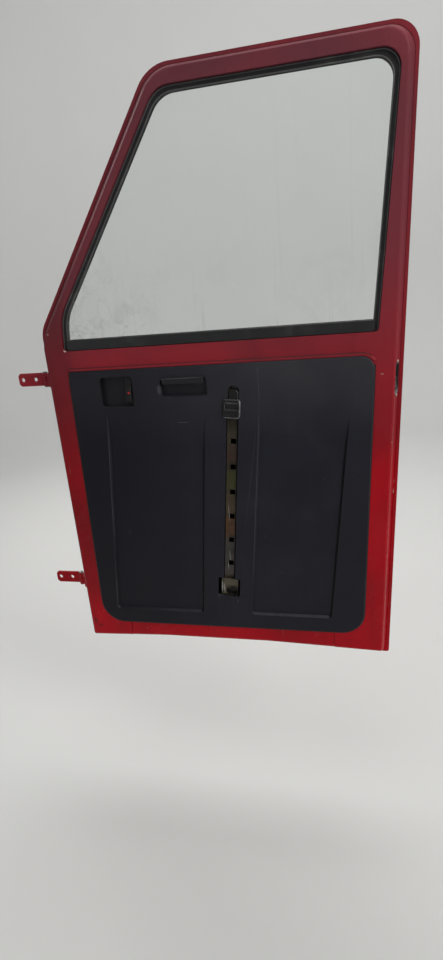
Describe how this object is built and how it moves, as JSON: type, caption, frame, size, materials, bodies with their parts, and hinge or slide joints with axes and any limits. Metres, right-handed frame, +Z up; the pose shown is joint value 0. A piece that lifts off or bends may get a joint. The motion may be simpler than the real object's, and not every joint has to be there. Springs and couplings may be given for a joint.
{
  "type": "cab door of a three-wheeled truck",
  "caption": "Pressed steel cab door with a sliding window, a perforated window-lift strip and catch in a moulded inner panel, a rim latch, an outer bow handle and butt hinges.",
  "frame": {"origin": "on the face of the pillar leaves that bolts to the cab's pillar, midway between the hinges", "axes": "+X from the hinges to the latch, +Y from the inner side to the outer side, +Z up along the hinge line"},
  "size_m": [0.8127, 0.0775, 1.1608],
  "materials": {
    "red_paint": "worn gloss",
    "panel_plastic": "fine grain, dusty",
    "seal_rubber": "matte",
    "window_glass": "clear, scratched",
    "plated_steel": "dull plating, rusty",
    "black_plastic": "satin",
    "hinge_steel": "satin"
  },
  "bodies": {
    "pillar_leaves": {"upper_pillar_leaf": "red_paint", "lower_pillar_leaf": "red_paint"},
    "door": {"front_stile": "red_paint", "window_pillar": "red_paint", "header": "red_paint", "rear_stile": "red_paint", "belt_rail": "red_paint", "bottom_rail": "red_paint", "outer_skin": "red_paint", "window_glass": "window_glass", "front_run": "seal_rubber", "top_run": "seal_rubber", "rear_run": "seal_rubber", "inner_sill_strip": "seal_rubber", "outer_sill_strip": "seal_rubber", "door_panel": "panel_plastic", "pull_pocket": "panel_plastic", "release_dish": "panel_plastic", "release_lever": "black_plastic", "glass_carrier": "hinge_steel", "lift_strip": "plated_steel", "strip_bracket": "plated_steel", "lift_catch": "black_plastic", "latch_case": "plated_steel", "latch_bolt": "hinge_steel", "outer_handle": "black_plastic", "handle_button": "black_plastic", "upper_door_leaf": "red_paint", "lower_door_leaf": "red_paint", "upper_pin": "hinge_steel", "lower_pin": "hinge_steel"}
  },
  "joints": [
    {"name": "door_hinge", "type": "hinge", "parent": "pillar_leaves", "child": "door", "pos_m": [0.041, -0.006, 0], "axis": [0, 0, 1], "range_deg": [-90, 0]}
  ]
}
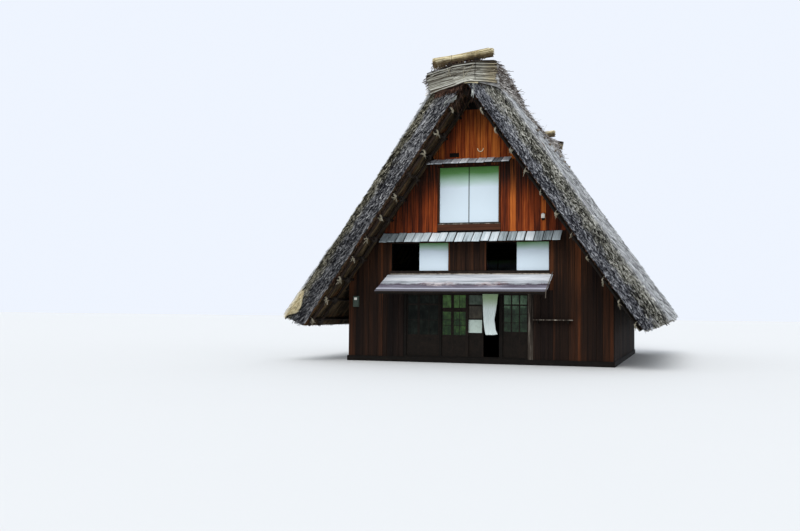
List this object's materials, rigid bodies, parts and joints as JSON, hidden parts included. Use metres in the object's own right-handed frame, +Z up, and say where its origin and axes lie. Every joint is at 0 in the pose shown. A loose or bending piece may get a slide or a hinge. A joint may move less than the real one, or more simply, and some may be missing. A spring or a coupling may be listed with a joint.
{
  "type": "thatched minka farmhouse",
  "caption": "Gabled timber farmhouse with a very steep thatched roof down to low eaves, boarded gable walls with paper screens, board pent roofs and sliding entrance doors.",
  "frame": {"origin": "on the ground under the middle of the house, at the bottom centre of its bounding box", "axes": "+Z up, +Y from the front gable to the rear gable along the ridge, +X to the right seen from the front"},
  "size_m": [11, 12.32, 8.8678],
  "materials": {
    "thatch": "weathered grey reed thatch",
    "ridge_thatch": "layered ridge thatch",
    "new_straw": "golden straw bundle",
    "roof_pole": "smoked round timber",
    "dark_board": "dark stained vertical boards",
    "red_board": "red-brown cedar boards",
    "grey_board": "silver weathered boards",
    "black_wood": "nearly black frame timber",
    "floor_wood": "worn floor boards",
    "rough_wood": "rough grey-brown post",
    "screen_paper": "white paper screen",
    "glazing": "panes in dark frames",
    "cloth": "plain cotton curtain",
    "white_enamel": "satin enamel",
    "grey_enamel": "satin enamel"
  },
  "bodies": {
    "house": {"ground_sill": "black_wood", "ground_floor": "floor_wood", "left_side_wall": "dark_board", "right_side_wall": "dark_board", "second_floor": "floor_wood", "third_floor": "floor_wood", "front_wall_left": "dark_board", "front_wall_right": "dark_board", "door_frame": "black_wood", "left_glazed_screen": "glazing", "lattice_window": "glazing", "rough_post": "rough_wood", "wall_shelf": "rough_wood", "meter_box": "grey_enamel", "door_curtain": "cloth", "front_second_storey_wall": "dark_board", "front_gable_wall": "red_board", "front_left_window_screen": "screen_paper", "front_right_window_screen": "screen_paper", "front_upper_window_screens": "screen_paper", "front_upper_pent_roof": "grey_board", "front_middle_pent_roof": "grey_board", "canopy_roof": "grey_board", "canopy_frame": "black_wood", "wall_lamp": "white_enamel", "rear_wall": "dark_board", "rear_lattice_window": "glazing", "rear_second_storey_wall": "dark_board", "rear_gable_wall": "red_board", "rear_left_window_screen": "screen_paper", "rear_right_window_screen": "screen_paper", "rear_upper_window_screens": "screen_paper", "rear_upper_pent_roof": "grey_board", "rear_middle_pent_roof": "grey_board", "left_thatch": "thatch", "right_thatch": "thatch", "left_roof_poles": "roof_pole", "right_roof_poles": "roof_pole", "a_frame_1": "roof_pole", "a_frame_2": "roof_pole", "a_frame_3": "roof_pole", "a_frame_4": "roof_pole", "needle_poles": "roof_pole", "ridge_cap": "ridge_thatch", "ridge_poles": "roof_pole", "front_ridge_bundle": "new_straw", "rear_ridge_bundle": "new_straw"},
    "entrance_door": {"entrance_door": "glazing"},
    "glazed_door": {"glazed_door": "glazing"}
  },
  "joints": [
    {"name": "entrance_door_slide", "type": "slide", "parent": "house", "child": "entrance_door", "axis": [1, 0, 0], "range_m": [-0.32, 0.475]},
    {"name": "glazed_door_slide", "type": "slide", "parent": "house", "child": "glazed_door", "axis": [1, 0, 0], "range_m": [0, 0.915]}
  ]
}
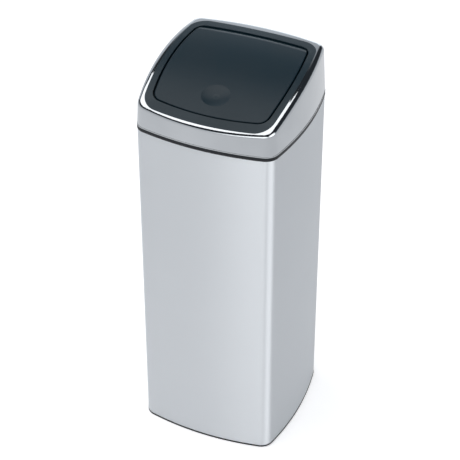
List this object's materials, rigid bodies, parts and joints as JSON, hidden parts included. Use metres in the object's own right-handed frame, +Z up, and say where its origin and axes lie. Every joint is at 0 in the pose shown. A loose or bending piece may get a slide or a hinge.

· · · ·

Your goal
Your task is to repeat each line of the material exactly.

Exercise response
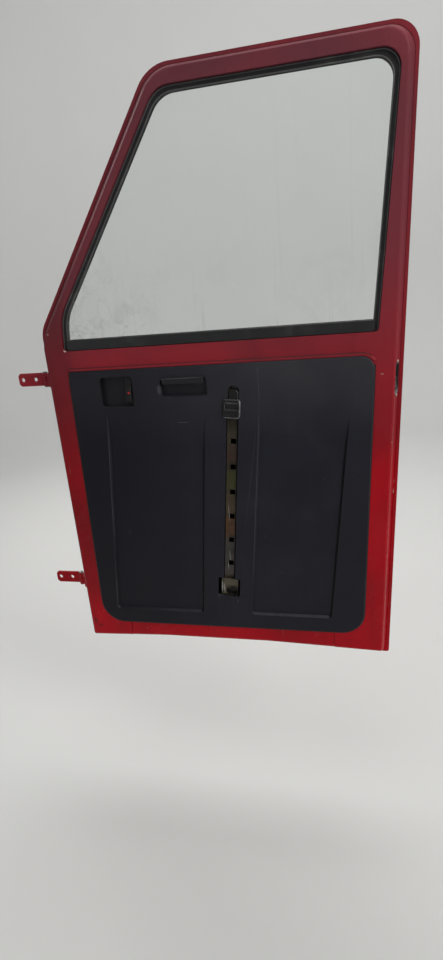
Describe how this object is built and how it moves, as JSON: type, caption, frame, size, materials, bodies with their parts, and hinge or slide joints with axes and any limits. Metres, right-handed frame, +Z up; the pose shown is joint value 0. A piece that lifts off or bends may get a joint. The motion may be simpler than the real object's, and not every joint has to be there. Springs and couplings may be given for a joint.
{
  "type": "cab door of a three-wheeled truck",
  "caption": "Pressed steel cab door with a sliding window, a perforated window-lift strip and catch in a moulded inner panel, a rim latch, an outer bow handle and butt hinges.",
  "frame": {"origin": "on the face of the pillar leaves that bolts to the cab's pillar, midway between the hinges", "axes": "+X from the hinges to the latch, +Y from the inner side to the outer side, +Z up along the hinge line"},
  "size_m": [0.8127, 0.0775, 1.1608],
  "materials": {
    "red_paint": "worn gloss",
    "panel_plastic": "fine grain, dusty",
    "seal_rubber": "matte",
    "window_glass": "clear, scratched",
    "plated_steel": "dull plating, rusty",
    "black_plastic": "satin",
    "hinge_steel": "satin"
  },
  "bodies": {
    "pillar_leaves": {"upper_pillar_leaf": "red_paint", "lower_pillar_leaf": "red_paint"},
    "door": {"front_stile": "red_paint", "window_pillar": "red_paint", "header": "red_paint", "rear_stile": "red_paint", "belt_rail": "red_paint", "bottom_rail": "red_paint", "outer_skin": "red_paint", "window_glass": "window_glass", "front_run": "seal_rubber", "top_run": "seal_rubber", "rear_run": "seal_rubber", "inner_sill_strip": "seal_rubber", "outer_sill_strip": "seal_rubber", "door_panel": "panel_plastic", "pull_pocket": "panel_plastic", "release_dish": "panel_plastic", "release_lever": "black_plastic", "glass_carrier": "hinge_steel", "lift_strip": "plated_steel", "strip_bracket": "plated_steel", "lift_catch": "black_plastic", "latch_case": "plated_steel", "latch_bolt": "hinge_steel", "outer_handle": "black_plastic", "handle_button": "black_plastic", "upper_door_leaf": "red_paint", "lower_door_leaf": "red_paint", "upper_pin": "hinge_steel", "lower_pin": "hinge_steel"}
  },
  "joints": [
    {"name": "door_hinge", "type": "hinge", "parent": "pillar_leaves", "child": "door", "pos_m": [0.041, -0.006, 0], "axis": [0, 0, 1], "range_deg": [-90, 0]}
  ]
}
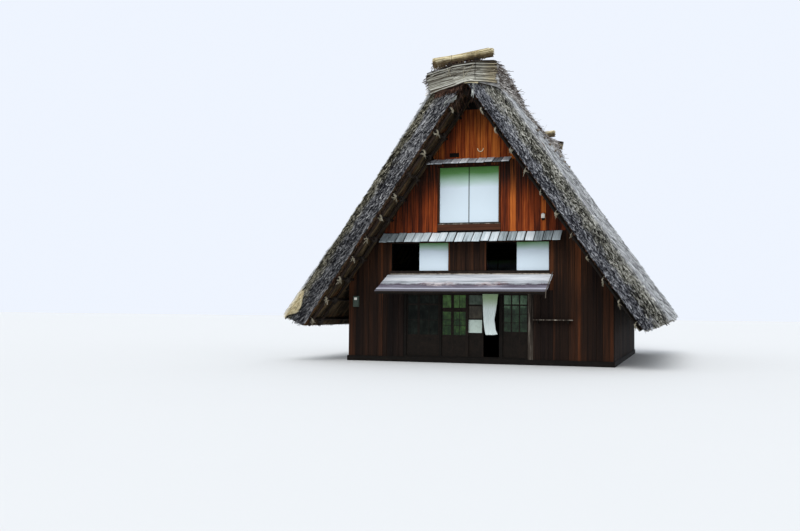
List this object's materials, rigid bodies, parts and joints as JSON, hidden parts included. Use metres in the object's own right-handed frame, +Z up, and say where its origin and axes lie. Every joint is at 0 in the pose shown. A loose or bending piece may get a slide or a hinge. A joint may move less than the real one, or more simply, and some may be missing. A spring or a coupling may be listed with a joint.
{
  "type": "thatched minka farmhouse",
  "caption": "Gabled timber farmhouse with a very steep thatched roof down to low eaves, boarded gable walls with paper screens, board pent roofs and sliding entrance doors.",
  "frame": {"origin": "on the ground under the middle of the house, at the bottom centre of its bounding box", "axes": "+Z up, +Y from the front gable to the rear gable along the ridge, +X to the right seen from the front"},
  "size_m": [11, 12.32, 8.8678],
  "materials": {
    "thatch": "weathered grey reed thatch",
    "ridge_thatch": "layered ridge thatch",
    "new_straw": "golden straw bundle",
    "roof_pole": "smoked round timber",
    "dark_board": "dark stained vertical boards",
    "red_board": "red-brown cedar boards",
    "grey_board": "silver weathered boards",
    "black_wood": "nearly black frame timber",
    "floor_wood": "worn floor boards",
    "rough_wood": "rough grey-brown post",
    "screen_paper": "white paper screen",
    "glazing": "panes in dark frames",
    "cloth": "plain cotton curtain",
    "white_enamel": "satin enamel",
    "grey_enamel": "satin enamel"
  },
  "bodies": {
    "house": {"ground_sill": "black_wood", "ground_floor": "floor_wood", "left_side_wall": "dark_board", "right_side_wall": "dark_board", "second_floor": "floor_wood", "third_floor": "floor_wood", "front_wall_left": "dark_board", "front_wall_right": "dark_board", "door_frame": "black_wood", "left_glazed_screen": "glazing", "lattice_window": "glazing", "rough_post": "rough_wood", "wall_shelf": "rough_wood", "meter_box": "grey_enamel", "door_curtain": "cloth", "front_second_storey_wall": "dark_board", "front_gable_wall": "red_board", "front_left_window_screen": "screen_paper", "front_right_window_screen": "screen_paper", "front_upper_window_screens": "screen_paper", "front_upper_pent_roof": "grey_board", "front_middle_pent_roof": "grey_board", "canopy_roof": "grey_board", "canopy_frame": "black_wood", "wall_lamp": "white_enamel", "rear_wall": "dark_board", "rear_lattice_window": "glazing", "rear_second_storey_wall": "dark_board", "rear_gable_wall": "red_board", "rear_left_window_screen": "screen_paper", "rear_right_window_screen": "screen_paper", "rear_upper_window_screens": "screen_paper", "rear_upper_pent_roof": "grey_board", "rear_middle_pent_roof": "grey_board", "left_thatch": "thatch", "right_thatch": "thatch", "left_roof_poles": "roof_pole", "right_roof_poles": "roof_pole", "a_frame_1": "roof_pole", "a_frame_2": "roof_pole", "a_frame_3": "roof_pole", "a_frame_4": "roof_pole", "needle_poles": "roof_pole", "ridge_cap": "ridge_thatch", "ridge_poles": "roof_pole", "front_ridge_bundle": "new_straw", "rear_ridge_bundle": "new_straw"},
    "entrance_door": {"entrance_door": "glazing"},
    "glazed_door": {"glazed_door": "glazing"}
  },
  "joints": [
    {"name": "entrance_door_slide", "type": "slide", "parent": "house", "child": "entrance_door", "axis": [1, 0, 0], "range_m": [-0.32, 0.475]},
    {"name": "glazed_door_slide", "type": "slide", "parent": "house", "child": "glazed_door", "axis": [1, 0, 0], "range_m": [0, 0.915]}
  ]
}
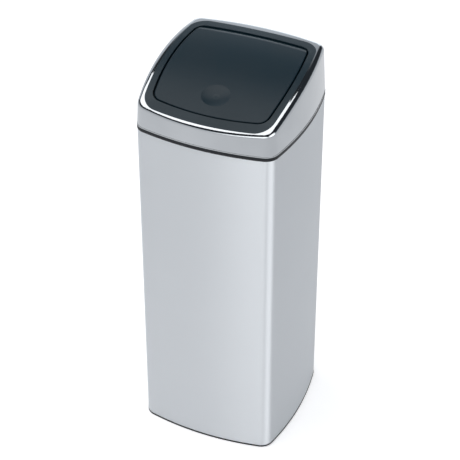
List this object's materials, rigid bodies, parts and joints as JSON, hidden parts included. Use metres in the object's own right-handed frame, +Z up, and say where its origin and axes lie. Every joint is at 0 in the pose shown. A loose or bending piece may get a slide or a hinge.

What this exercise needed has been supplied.